Ross’s bottom line is that even the most spending-addled administration in memory — the one where everyone seems to agree that some huge chunk of Bush spending has been basically a total waste — has done almost nothing to deviate from the norm in terms of spending we can afford. This is heartening in one fashion. But it’s extremely disheartening in another, because it suggests that conservatives don’t have nearly as much of a case against big spending as they thought they did: i.e. nobody’s going to ‘bankrupt the treasury’, we aren’t headed off a cliff, etc., etc. In other words, irresponsibility in spending is no longer a winning argument — especially up against arguments like “freedom!” and “justice!” and “compassion!”

So what’s left in the conservative arsenal? I already mentioned corruption. But the liberal argument in modern times has always been that you should vote Left because those people care more, assumption being that caring corruption is impossible. (Wrong.) The conservative case against massive government spending in absolute terms has to turn at least partially on the idea that caring and compassionate people are just as likely, if not more so, to become as corrupt with power as not so caring or compassionate people.

I suspect that this argument can hold, but it’s not a very popular one, especially among people who are, or like to consider themselves to be, caring and compassionate enough to legitimately self-identify as such. But there’s an even deeper problem, which is that the meaning of corruption itself is problematized at the nexus of compassion and abundance. How can it count as corruption if our hearts are in the right place and we have enough money to ensure the spending to show for it? Every once in a while a Schroeder-like embarrassment might go down…but even those little episodes will be understood in the only motif available — as corruptions of compassion. (The concluding sentence of this piece speaks volumes.)

Without being able to argue successfully against the risks of corruption and inefficiency posed by big, bad government, conservatives would be left arguing against the risks that the luxury of corrupt compassionate abundance poses to itself: lovable, unaccountable profligacy might generate internal instabilities that could bring the whole thing crashing down. Ah, but we have experts for that. And our faith in our experts, such as it is, is really ensured by the basic problem that we have created a system which nonexperts cannot possibly regulate, or even hope to do so, with anywhere near the competence of even blatantly incompetent and corrupt experts, who maintain at least a dim grasp of the minimum functionality necessary to keeping the system-self-destruct risk at dismissable levels. And why are we nonexperts so noncompetent? We’re too busy doing what we’re already doing. We have no extra time. Our time is equally split between pursuing happiness and consuming happiness, with perhaps a few odd moments of every day spent simply reeling from the psychological costs of this exhausting yet addictive and often even rewarding routine. And besides, if we stopped producing and consuming at such energetic levels, where would we get our abundance? How could we afford the luxury of mass squandering with a smiley face?
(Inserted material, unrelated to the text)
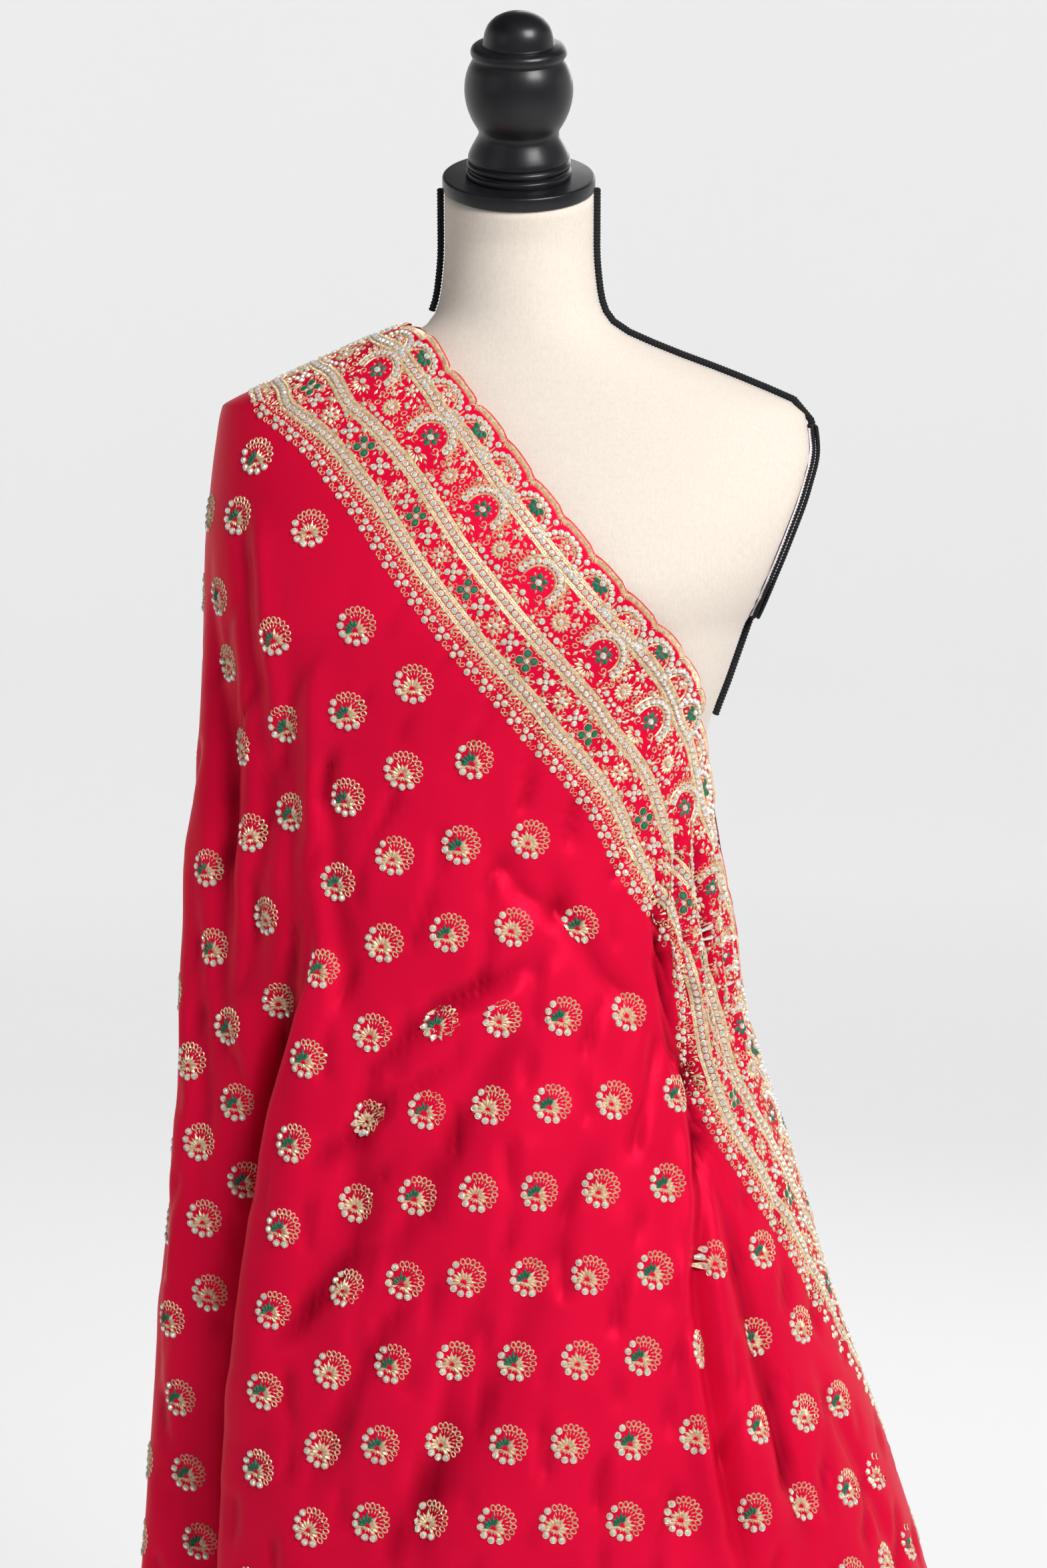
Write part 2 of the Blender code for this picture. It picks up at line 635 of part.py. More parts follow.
def border_point(place, across, mirrored=False):
    """Angle and height in the border: across is 0 at the scalloped edge, 1 at the inner line."""
    edge_angle = section_value(place, 1, mirrored)
    edge_height = section_value(place, 2, mirrored)
    inner_angle = section_value(place, 3, mirrored)
    inner_height = section_value(place, 4, mirrored)
    return (
        edge_angle + (inner_angle - edge_angle) * across,
        edge_height + (inner_height - edge_height) * across,
    )


def scallop_stations(last_section, mirrored):
    """Fractional section numbers at the notches between scallops."""
    fine = np.linspace(0, last_section, last_section * 30 + 1)
    angle, height = border_point(fine, 0.0, mirrored)
    edge = draped(angle, height, under_front=mirrored)
    run = np.concatenate([[0], np.cumsum(np.linalg.norm(np.diff(edge, axis=0), axis=1))])
    count = round(run[-1] / SCALLOP_PITCH)
    return np.interp(np.linspace(0, run[-1], count + 1), run, fine)


def sub_stations(stations):
    """Each space between stations split into equal columns."""
    steps = np.arange(0, len(stations) - 1 + 1e-9, 1 / SUB_COLUMNS)
    return np.interp(steps, np.arange(len(stations)), stations)


def straight_between_stations(points):
    """Columns between stations laid on the straight line between them."""
    out = points.copy()
    for i in range(points.shape[1]):
        part = i % SUB_COLUMNS
        if part:
            low = i - part
            share = part / SUB_COLUMNS
            out[:, i] = points[:, low] * (1 - share) + points[:, low + SUB_COLUMNS] * share
    return out


def strip_points(stations, rows, mirrored):
    """Outer points of a stretch of border, the scalloped edge first."""
    places = sub_stations(stations)
    across = np.linspace(0, 1, rows + 1)[:, None] * np.ones(len(places))
    notch = (np.arange(len(places)) % SUB_COLUMNS == 0) * SCALLOP_DEPTH / BORDER_WIDTH
    across = notch + (1 - notch) * across
    across[-1] = 1.0
    angle, height = border_point(places[None, :], across, mirrored)
    outer = draped(angle, height, under_front=mirrored)
    outer[-1] = straight_between_stations(outer[-1][None])[0]
    if rows == WAIST_ROWS:
        every = np.arange(rows + 1)
        coarse = np.linspace(0, rows, STRIP_ROWS + 1)
        for end in (0, -1):
            for axis in range(3):
                picked = np.interp(coarse, every, outer[:, end, axis])
                outer[:, end, axis] = np.interp(every, coarse, picked)
    return outer


def border_strip(name, outer, normal, mirrored):
    """One stretch of the scalloped border as a wall, parted from its neighbours."""
    outer = outer.copy()
    outer[:, 0] += towards(outer[:, 0], outer[:, 1], SEAM_GAP)
    outer[:, -1] += towards(outer[:, -1], outer[:, -2], SEAM_GAP)
    outer[-1] += towards(outer[-1], outer[-2], SEAM_GAP)
    if mirrored:
        outer, normal = outer[:, ::-1], normal[:, ::-1]
    return grid_wall(name, outer, normal, ("gold_border", GOLD_WORK))


def towards(start, goal, distance):
    """A move of the given length from one row of points to another."""
    way = goal - start
    return way / np.linalg.norm(way, axis=-1, keepdims=True) * distance


def nearest_station(stations, angle, mirrored):
    """Number of the station whose inner line is nearest an angle."""
    found, _ = border_point(stations, 1.0, mirrored)
    return int(np.argmin(np.abs(found - angle)))


def build_sari():
    """The border's stretches, and the four stretches of plain field that hang from it."""
    last = len(BORDER_SECTIONS) - 1
    front = scallop_stations(last, False)
    back = scallop_stations(BACK_SECTION_COUNT, True)
    _, front_edge = border_point(front, 0.0)
    waist_start = int(np.argmax(front_edge < WAIST_TOP))
    waist_end = int(np.argmax(front_edge < WAIST_FOOT))

    stretches = (
        ("border_front", front[: waist_start + 1], STRIP_ROWS),
        ("border_waist", front[waist_start : waist_end + 1], WAIST_ROWS),
        ("border_hip", front[waist_end:], STRIP_ROWS),
    )
    back_points = strip_points(back, STRIP_ROWS, True)
    back_normal = -grid_normals(back_points)
    inner, inner_normal = [], []
    for name, stations, rows in stretches:
        points = strip_points(stations, rows, False)
        normal = grid_normals(points)
        if not inner:
            ridge_normal = normal[:, 0] + back_normal[:, 0]
            ridge_normal /= np.linalg.norm(ridge_normal, axis=-1, keepdims=True)
            normal[:, 0] = back_normal[:, 0] = ridge_normal
        border_strip(name, points, normal, False)
        inner.append(points[-1][1 if inner else 0 :])
        inner_normal.append(normal[-1][1 if inner_normal else 0 :])
    border_strip("border_back", back_points, back_normal, True)

    front_places, back_places = sub_stations(front), sub_stations(back)
    front_angle, front_height = border_point(front_places, 1.0)
    back_angle, back_height = border_point(back_places, 1.0, True)
    top = np.vstack([np.vstack(inner)[::-1], back_points[-1][1:]])
    top_normal = np.vstack([np.vstack(inner_normal)[::-1], back_normal[-1][1:]])
    top_angle = np.concatenate([front_angle[::-1], back_angle[1:]])
    top_height = np.concatenate([front_height[::-1], back_height[1:]])

    ridge = len(front_places) - 1
    front_roll = ridge - SUB_COLUMNS * nearest_station(front, table_value(FRONT_ROLL, 1, ROLL_TOP), False)
    back_roll = ridge + SUB_COLUMNS * nearest_station(back, table_value(BACK_ROLL, 1, ROLL_TOP), True)
    reach = SUB_COLUMNS * ROLL_STATIONS
    front_start, front_end = front_roll - reach, front_roll + reach
    back_start, back_end = back_roll - reach, back_roll + reach

    number = np.arange(len(top_angle))
    kept = (number % SUB_COLUMNS == 0) | ((number >= front_start) & (number <= back_end))
    number = number[kept]
    top, top_normal = top[kept], top_normal[kept]
    top_angle, top_height = top_angle[kept], top_height[kept]

    down = np.linspace(0, 1, FIELD_ROWS + 1)[:, None] ** FIELD_ROW_BIAS
    angle = np.broadcast_to(top_angle, (FIELD_ROWS + 1, len(number)))
    settle = np.interp(
        number,
        [front_start - SETTLE_COLUMNS, front_start, back_end, back_end + SETTLE_COLUMNS],
        [1.0, SETTLE_SHORT, SETTLE_SHORT, 1.0],
    )
    share = np.where(settle < 0.999, ease(down / settle), down)
    for _ in range(4):
        height = top_height + (table_value(HEM, 1, angle) - top_height) * down
        half = ROLL_ANGLE / 2 + ROLL_SPREAD * ease((height - ROLL_SPREAD_FOOT) / ROLL_SPREAD_RISE)
        front_line = table_value(FRONT_ROLL, 1, height)
        back_line = table_value(BACK_ROLL, 1, height)
        marks = [0, front_start, front_end, ridge, back_start, back_end, number[-1]]
        goals = [
            np.full(height.shape, front_angle[-1]),
            front_line - half,
            front_line + half,
            np.full(height.shape, 180.0),
            back_line - half,
            back_line + half,
            table_value(BACK_END, 1, height),
        ]
        goal = np.zeros(height.shape)
        for i in range(len(marks) - 1):
            t = (number - marks[i]) / (marks[i + 1] - marks[i])
            use = (number >= marks[i]) & (number <= marks[i + 1])
            goal = np.where(use, goals[i] + (goals[i + 1] - goals[i]) * t, goal)
        angle = top_angle + (goal - top_angle) * share

    behind = angle > BEHIND_ANGLE
    outer = np.where(behind[..., None], draped(angle, height, True), draped(angle, height))
    outer[0] = top
    normal = -grid_normals(outer)
    normal[0] = top_normal
    outer[0] += towards(outer[0], outer[1], SEAM_GAP)
    front_split = int(np.searchsorted(number, front_end))
    back_split = int(np.searchsorted(number, back_start))
    side_split = int(np.argmin(np.abs(angle[SIDE_SPLIT_ROW] - SIDE_SPLIT_ANGLE)))
    back_side_split = back_split + int(np.argmin(np.abs(top_height[back_split:] - WAIST_FOOT)))
    cuts = (
        ("sari_side", 0, side_split),
        ("sari_front", side_split, front_split),
        ("sari_left_fall", front_split, back_split),
        ("sari_back", back_split, back_side_split),
        ("sari_back_side", back_side_split, len(number) - 1),
    )
    for name, first, final in cuts:
        part = outer[:, first : final + 1].copy()
        part[:, 0] += towards(part[:, 0], part[:, 1], SPLIT_GAP)
        part[:, -1] += towards(part[:, -1], part[:, -2], SPLIT_GAP)
        grid_wall(name, part[:, ::-1], normal[:, first : final + 1][:, ::-1], ("crimson_satin", CRIMSON))


clear_scene()
build_form()
build_sari()
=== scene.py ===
"""A crimson satin sari with a scalloped, stone-set border, draped on a linen dress form."""

import math

import bpy
import numpy as np
from mathutils import Matrix, Vector
from mathutils.bvhtree import BVHTree


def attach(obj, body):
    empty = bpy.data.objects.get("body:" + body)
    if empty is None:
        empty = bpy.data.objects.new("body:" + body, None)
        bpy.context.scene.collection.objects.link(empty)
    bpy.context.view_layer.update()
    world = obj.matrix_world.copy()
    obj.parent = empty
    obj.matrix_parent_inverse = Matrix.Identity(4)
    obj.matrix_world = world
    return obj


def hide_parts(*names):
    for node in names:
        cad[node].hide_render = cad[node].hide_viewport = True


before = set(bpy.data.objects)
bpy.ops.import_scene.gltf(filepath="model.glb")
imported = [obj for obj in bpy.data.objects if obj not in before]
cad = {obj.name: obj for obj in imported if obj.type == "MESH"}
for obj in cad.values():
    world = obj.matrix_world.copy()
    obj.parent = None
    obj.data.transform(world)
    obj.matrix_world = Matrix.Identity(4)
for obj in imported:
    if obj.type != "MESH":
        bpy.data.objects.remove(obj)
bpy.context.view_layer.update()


# Camera, floor and light
# The view looks 7 degrees down on the chest from 2.5 m. A pale paper sweep stands for floor and
# wall and glows softly behind the stand. A broad lamp at the upper right gives most of the
# light, with weaker ones from the left and from behind and a dim room.
AIM = Vector((0.003, 0.0, 1.128))
VIEW_DISTANCE = 2.5
LOOK_DOWN = math.radians(7.0)
LENS = 87.0
SENSOR_HEIGHT = 36.0

camera = bpy.data.objects.new("camera", bpy.data.cameras.new("camera"))
bpy.context.scene.collection.objects.link(camera)
camera.data.sensor_fit = "VERTICAL"
camera.data.sensor_height = SENSOR_HEIGHT
camera.data.lens = LENS
camera.location = AIM + VIEW_DISTANCE * Vector((0, -math.cos(LOOK_DOWN), math.sin(LOOK_DOWN)))
camera.rotation_euler = (math.pi / 2 - LOOK_DOWN, 0, 0)
bpy.context.scene.camera = camera
bpy.context.scene.view_settings.view_transform = "Standard"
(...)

These are the burning issues of today, my friends. Conservatives have little choice but to argue against the kind of government they despise by making a cultural, not political, argument: wouldn’t you like to get off the crazy train? But a lot of people like the crazy train, and many love it, and if the visceral appeals of faith, family, and land — to take three quick examples — have really been lost among large segments of the population, then this argument, too, may fail. Which leads to today’s big thought: there may be almost nothing conservatives can ‘do’ (in the instrumental sense of doing purposively in order to affect change) to prevent the institutionalization of the kind of government they despise aside from living the virtuous life as they understand it. This is difficult but not impossible, as it almost always is and has been in human history. Indeed, it’s still far easier than it’s been for most of human history — even with big, bad government. A truth, perhaps, not that horrible after all.